A number of other African dialects are claimed to exhibit affinities of material and structure with the language of Egypt. They fall[7] into three groups: the Ethiopian or Abyssinian, of which the Galla is at present the most important member; the Libyan or Berber, extending over a wide region of northern Africa, from Egypt to the Atlantic ocean; and the Hottentot, embracing the dialects of the degraded tribes of Hottentots and Bushmen at the far southern extremity of the continent: these last have been but recently recognized as showing signs of probable relationship with the rest. The family, as thus made up, is styled the Hamitic (by a name correlative to Semitic and Japhetic): its constitution and relations, however, are still matters of no little difference of opinion among linguistic scholars, and can be fully established only by continued research.

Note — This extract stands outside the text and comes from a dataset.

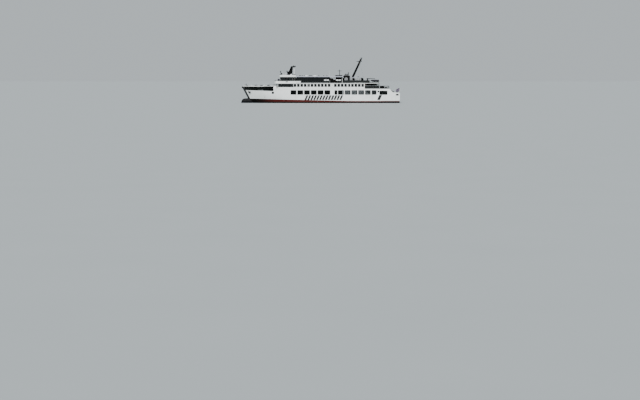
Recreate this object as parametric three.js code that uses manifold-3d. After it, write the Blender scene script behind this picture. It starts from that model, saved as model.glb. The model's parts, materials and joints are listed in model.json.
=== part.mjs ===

The Egyptian was a language of the utmost simplicity, or even poverty, of grammatical structure. Its roots—which, in their condition as made known to us, are prevailingly, though not uniformly, monosyllabic—are also its words; neither noun nor verb, nor any other part of speech, has a characteristic form, or can be traced back to a simpler radical element, from which it comes by the addition of a formative element. Some roots, as in Chinese, are either verb, substantive, or adjective—thus, ankh, 'live, life, alive,' sekhi, 'write, a writing, writer'—others are only verbs or only nouns. A word used as substantive is generally marked by a prefixed article, which is often closely combined with it, but yet is not a part of it; it has no declension, the objective uses being indicated by prepositions. The personal inflection of the verb is made by means of suffixed pronominal endings, also loosely attached, and capable of being omitted in the third person when a noun is expressed as subject of the verb. Mode and tense are, to a certain limited extent, signified by prefixed auxiliary words. But these pronominal endings, which, when added to the verb, indicate the subject (sometimes also the object), have likewise a possessive value, when appended to nouns: thus, ran-i is either 'I name' or 'my name;' it is literally, doubtless, 'naming-mine,' applied in a substantive or a verbal sense according to the requirements of the particular case: that is to say, there is no essential distinction formally made between a noun and a verb. In the singular number of both articles and pronominal suffixes, as also in the pronouns, there is made a separation of gender, as masculine or feminine. This is a highly important feature in the structure of Hamitic speech, and the one which gives it its best claim to the title of form-language. So far as it goes, it puts the tongues of the family into one grand class along with the Indo-European and the Semitic: these three families alone have made a subjective classification of all objects of knowledge and of thought as masculine and feminine, and given it expression in their speech. But, by its general character, the Egyptian is far enough from being entitled to rank with the Indo-European and Semitic languages, being, rather, but a single step above the Chinese: in many of its constructions it is quite as bald as the latter, and sometimes even less clear and free from ambiguity.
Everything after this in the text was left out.